__Problem to work on__
Copy out all of the data exactly as it appears.

__Collected material__
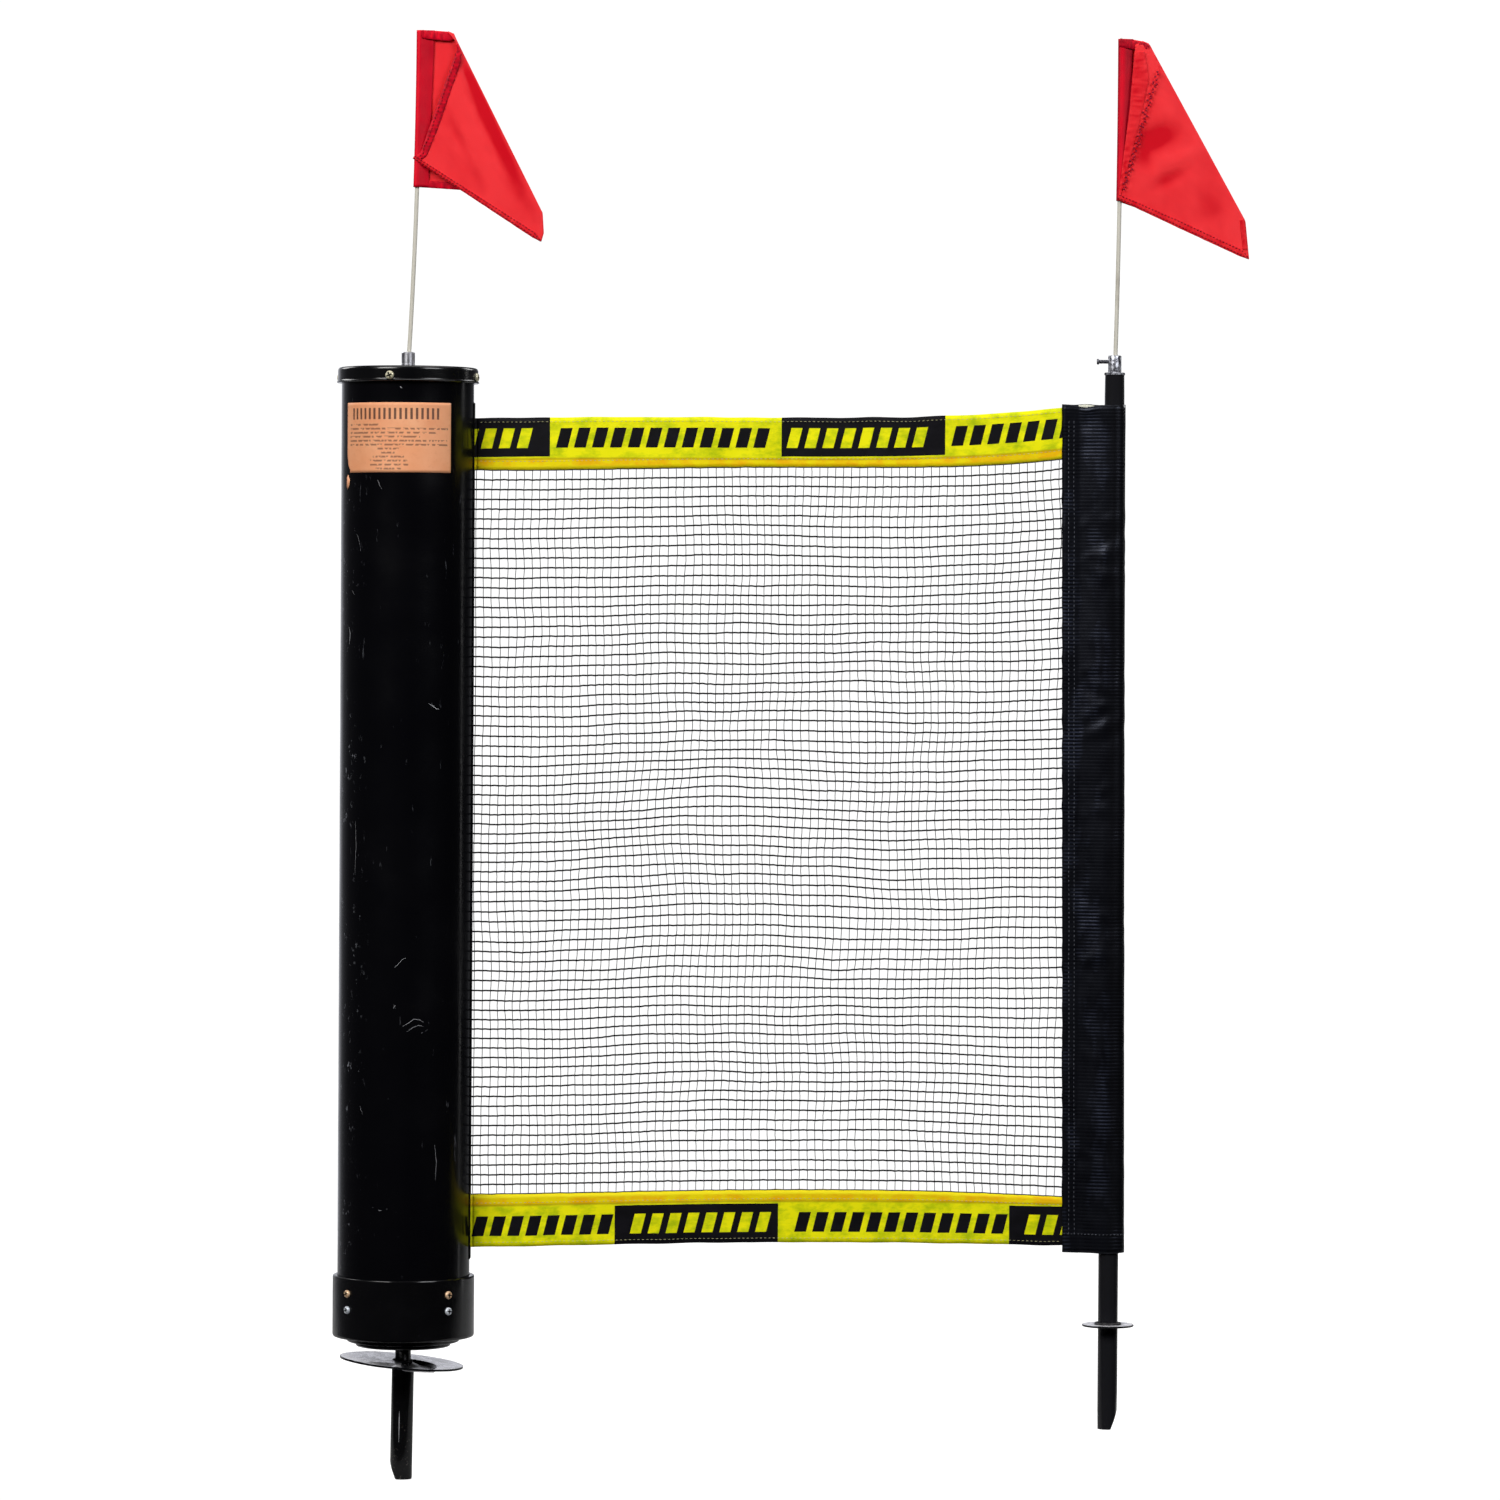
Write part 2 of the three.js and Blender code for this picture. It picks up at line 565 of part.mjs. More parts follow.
export default part;
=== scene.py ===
import math
from math import cos, pi, radians, sin

import bmesh
import bpy
import numpy as np
from mathutils import Matrix, Vector, noise

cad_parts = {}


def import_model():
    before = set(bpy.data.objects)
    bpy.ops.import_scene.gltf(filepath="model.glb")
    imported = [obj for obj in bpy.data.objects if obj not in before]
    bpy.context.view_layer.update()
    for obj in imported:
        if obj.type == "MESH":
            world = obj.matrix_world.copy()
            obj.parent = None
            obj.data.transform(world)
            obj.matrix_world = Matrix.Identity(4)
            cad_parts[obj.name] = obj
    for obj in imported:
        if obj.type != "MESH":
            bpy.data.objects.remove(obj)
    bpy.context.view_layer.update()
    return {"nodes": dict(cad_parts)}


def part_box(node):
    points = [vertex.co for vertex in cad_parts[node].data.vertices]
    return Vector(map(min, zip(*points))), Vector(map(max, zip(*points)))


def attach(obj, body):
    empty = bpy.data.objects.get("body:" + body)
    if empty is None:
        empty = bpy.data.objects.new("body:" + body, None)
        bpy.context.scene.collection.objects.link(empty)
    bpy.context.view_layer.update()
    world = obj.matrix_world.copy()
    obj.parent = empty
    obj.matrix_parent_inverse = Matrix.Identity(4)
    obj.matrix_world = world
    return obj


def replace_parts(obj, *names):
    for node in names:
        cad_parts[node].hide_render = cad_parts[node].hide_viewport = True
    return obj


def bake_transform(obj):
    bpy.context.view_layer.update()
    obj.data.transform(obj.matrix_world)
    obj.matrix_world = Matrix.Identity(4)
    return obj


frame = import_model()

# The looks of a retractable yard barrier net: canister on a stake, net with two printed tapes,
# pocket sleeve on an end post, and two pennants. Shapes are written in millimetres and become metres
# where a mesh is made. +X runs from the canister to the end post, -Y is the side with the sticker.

MM = 0.001


def box_mm(node):
    """Lowest and highest corner of a CAD node, in millimetres."""
    low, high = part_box(node)
    return low / MM, high / MM


# ---- sizes taken from the frame -------------------------------------------------------------------

TUBE_LOW, TUBE_HIGH = box_mm("canister_tube")
TUBE_RADIUS = 63.5
TUBE_WALL = 3.2
CAP_LOW, CAP_HIGH = box_mm("top_cap")
COLLAR_LOW, COLLAR_HIGH = box_mm("collar")
PLUG_LOW, _ = box_mm("end_plug")
_, FERRULE_HIGH = box_mm("flag_ferrule")
POST_LOW, POST_HIGH = box_mm("post_tube")
POST_X = (POST_LOW.x + POST_HIGH.x) / 2
POST_RADIUS = (POST_HIGH.y - POST_LOW.y) / 2
DISC_LOW, DISC_HIGH = box_mm("post_foot_disc")
_, FITTING_HIGH = box_mm("post_top_fitting")
THUMB_LOW, THUMB_HIGH = box_mm("thumb_screw")
STAKE_LOW, _ = box_mm("ground_stake")
STICKER_LOW, STICKER_HIGH = box_mm("front_sticker")
SLEEVE_LOW, SLEEVE_HIGH = box_mm("pocket_sleeve")

SLOT_HALF = 8
SLOT_LOW, SLOT_HIGH = 100, 922
CAP_RADIUS, COLLAR_RADIUS = 67.2, 68
# Name, height, first one's angle from +X, distance of the seat, head radius and look of four screws each.
SCREW_RINGS = [
    ("cap_screw", 945.5, -102, CAP_RADIUS, 4.15, "pale_brass"),
    ("collar_screw_upper", 70, -138.2, COLLAR_RADIUS, 3.75, "brass"),
    ("collar_screw_lower", 54.5, -138.2, COLLAR_RADIUS, 3.75, "zinc"),
]
SCREW_HEAD_HEIGHT = 2.3
STICKER_ANGLES = (-150.6, -47.3)

PLATE_TILT = 5.2  # this and the stake's lean in degrees
PLATE_RADIUS = 59.5
PLATE_HOLE = 8.2
PLATE_TOP, PLATE_UNDERSIDE = 1.6, -0.4
PLATE_OFFSET = -1.5
STAKE_LEAN = 0.8
PIPE_RADIUS, PIPE_BORE = 10.65, 7.9

# Heights of the tapes' edges at these distances from the canister's axis.
TAPE_STATIONS = (66.3, 190, 318, 450, 630)
TOP_TAPE = {"upper": (907.2, 909.1, 909.6, 910.4, 921.1), "lower": (857.8, 859.2, 861.8, 862.6, 872.0)}
BOTTOM_TAPE = {"upper": (161.9, 164.6, 167.6, 168.3, 163.1), "lower": (111.2, 114.2, 117.1, 118.0, 116.3)}
NET_ROOT, NET_PIVOT, NET_TO = 60, 66, 640  # inside the slot, at its mouth, and inside the pocket's seam
NET_ROWS = 73
ALONG_RADIUS, UPRIGHT_RADIUS = 0.78, 0.45  # of the net's threads
TAPE_THICKNESS, TAPE_CORD_RADIUS = 1.3, 0.75
PRINT_PERIOD = 379
TOP_PRINT_START, BOTTOM_PRINT_START = 358.3, 202.7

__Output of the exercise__
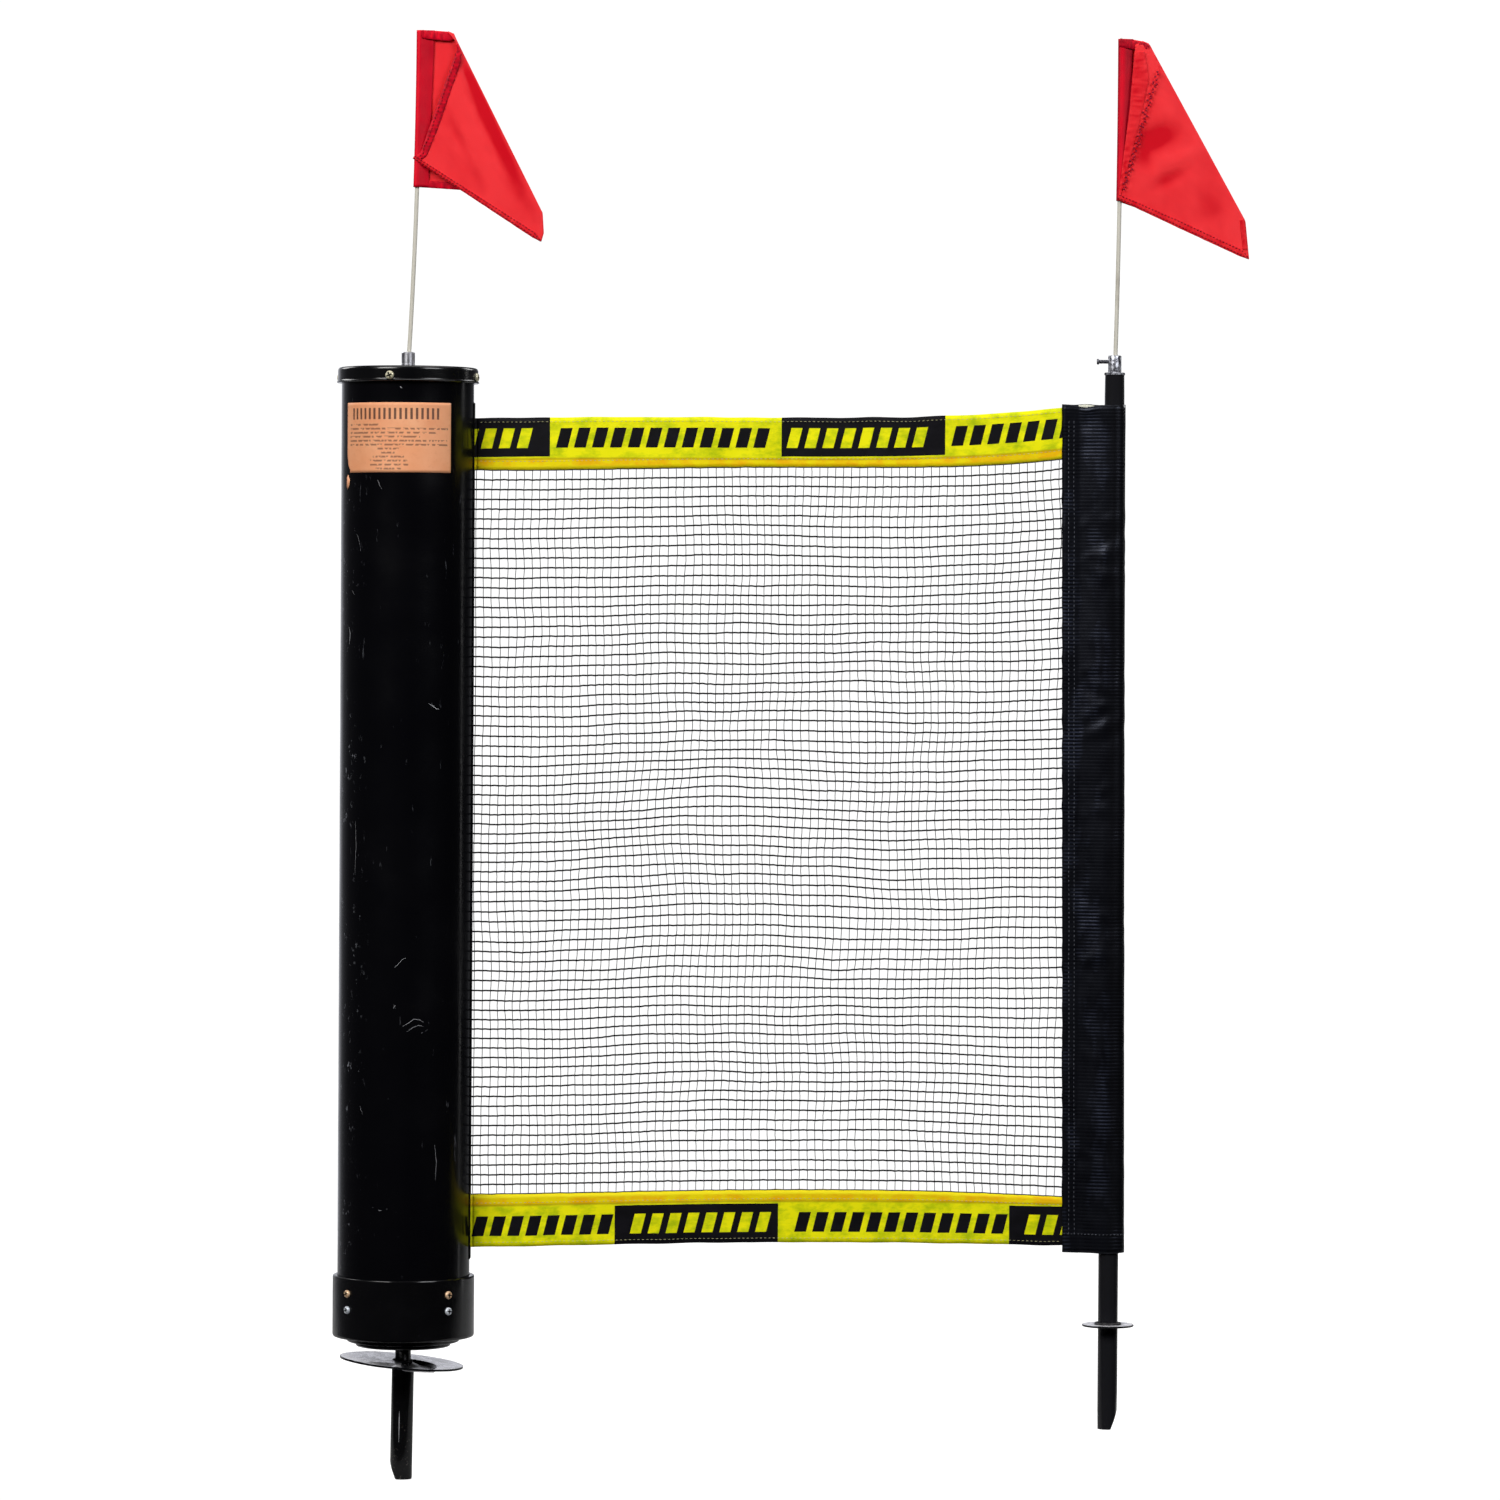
Write part 2 of the three.js and Blender code for this picture. It picks up at line 565 of part.mjs. More parts follow.
export default part;
=== scene.py ===
import math
from math import cos, pi, radians, sin

import bmesh
import bpy
import numpy as np
from mathutils import Matrix, Vector, noise

cad_parts = {}


def import_model():
    before = set(bpy.data.objects)
    bpy.ops.import_scene.gltf(filepath="model.glb")
    imported = [obj for obj in bpy.data.objects if obj not in before]
    bpy.context.view_layer.update()
    for obj in imported:
        if obj.type == "MESH":
            world = obj.matrix_world.copy()
            obj.parent = None
            obj.data.transform(world)
            obj.matrix_world = Matrix.Identity(4)
            cad_parts[obj.name] = obj
    for obj in imported:
        if obj.type != "MESH":
            bpy.data.objects.remove(obj)
    bpy.context.view_layer.update()
    return {"nodes": dict(cad_parts)}


def part_box(node):
    points = [vertex.co for vertex in cad_parts[node].data.vertices]
    return Vector(map(min, zip(*points))), Vector(map(max, zip(*points)))


def attach(obj, body):
    empty = bpy.data.objects.get("body:" + body)
    if empty is None:
        empty = bpy.data.objects.new("body:" + body, None)
        bpy.context.scene.collection.objects.link(empty)
    bpy.context.view_layer.update()
    world = obj.matrix_world.copy()
    obj.parent = empty
    obj.matrix_parent_inverse = Matrix.Identity(4)
    obj.matrix_world = world
    return obj


def replace_parts(obj, *names):
    for node in names:
        cad_parts[node].hide_render = cad_parts[node].hide_viewport = True
    return obj


def bake_transform(obj):
    bpy.context.view_layer.update()
    obj.data.transform(obj.matrix_world)
    obj.matrix_world = Matrix.Identity(4)
    return obj


frame = import_model()

# The looks of a retractable yard barrier net: canister on a stake, net with two printed tapes,
# pocket sleeve on an end post, and two pennants. Shapes are written in millimetres and become metres
# where a mesh is made. +X runs from the canister to the end post, -Y is the side with the sticker.

MM = 0.001


def box_mm(node):
    """Lowest and highest corner of a CAD node, in millimetres."""
    low, high = part_box(node)
    return low / MM, high / MM


# ---- sizes taken from the frame -------------------------------------------------------------------

TUBE_LOW, TUBE_HIGH = box_mm("canister_tube")
TUBE_RADIUS = 63.5
TUBE_WALL = 3.2
CAP_LOW, CAP_HIGH = box_mm("top_cap")
COLLAR_LOW, COLLAR_HIGH = box_mm("collar")
PLUG_LOW, _ = box_mm("end_plug")
_, FERRULE_HIGH = box_mm("flag_ferrule")
POST_LOW, POST_HIGH = box_mm("post_tube")
POST_X = (POST_LOW.x + POST_HIGH.x) / 2
POST_RADIUS = (POST_HIGH.y - POST_LOW.y) / 2
DISC_LOW, DISC_HIGH = box_mm("post_foot_disc")
_, FITTING_HIGH = box_mm("post_top_fitting")
THUMB_LOW, THUMB_HIGH = box_mm("thumb_screw")
STAKE_LOW, _ = box_mm("ground_stake")
STICKER_LOW, STICKER_HIGH = box_mm("front_sticker")
SLEEVE_LOW, SLEEVE_HIGH = box_mm("pocket_sleeve")

SLOT_HALF = 8
SLOT_LOW, SLOT_HIGH = 100, 922
CAP_RADIUS, COLLAR_RADIUS = 67.2, 68
# Name, height, first one's angle from +X, distance of the seat, head radius and look of four screws each.
SCREW_RINGS = [
    ("cap_screw", 945.5, -102, CAP_RADIUS, 4.15, "pale_brass"),
    ("collar_screw_upper", 70, -138.2, COLLAR_RADIUS, 3.75, "brass"),
    ("collar_screw_lower", 54.5, -138.2, COLLAR_RADIUS, 3.75, "zinc"),
]
SCREW_HEAD_HEIGHT = 2.3
STICKER_ANGLES = (-150.6, -47.3)

PLATE_TILT = 5.2  # this and the stake's lean in degrees
PLATE_RADIUS = 59.5
PLATE_HOLE = 8.2
PLATE_TOP, PLATE_UNDERSIDE = 1.6, -0.4
PLATE_OFFSET = -1.5
STAKE_LEAN = 0.8
PIPE_RADIUS, PIPE_BORE = 10.65, 7.9

# Heights of the tapes' edges at these distances from the canister's axis.
TAPE_STATIONS = (66.3, 190, 318, 450, 630)
TOP_TAPE = {"upper": (907.2, 909.1, 909.6, 910.4, 921.1), "lower": (857.8, 859.2, 861.8, 862.6, 872.0)}
BOTTOM_TAPE = {"upper": (161.9, 164.6, 167.6, 168.3, 163.1), "lower": (111.2, 114.2, 117.1, 118.0, 116.3)}
NET_ROOT, NET_PIVOT, NET_TO = 60, 66, 640  # inside the slot, at its mouth, and inside the pocket's seam
NET_ROWS = 73
ALONG_RADIUS, UPRIGHT_RADIUS = 0.78, 0.45  # of the net's threads
TAPE_THICKNESS, TAPE_CORD_RADIUS = 1.3, 0.75
PRINT_PERIOD = 379
TOP_PRINT_START, BOTTOM_PRINT_START = 358.3, 202.7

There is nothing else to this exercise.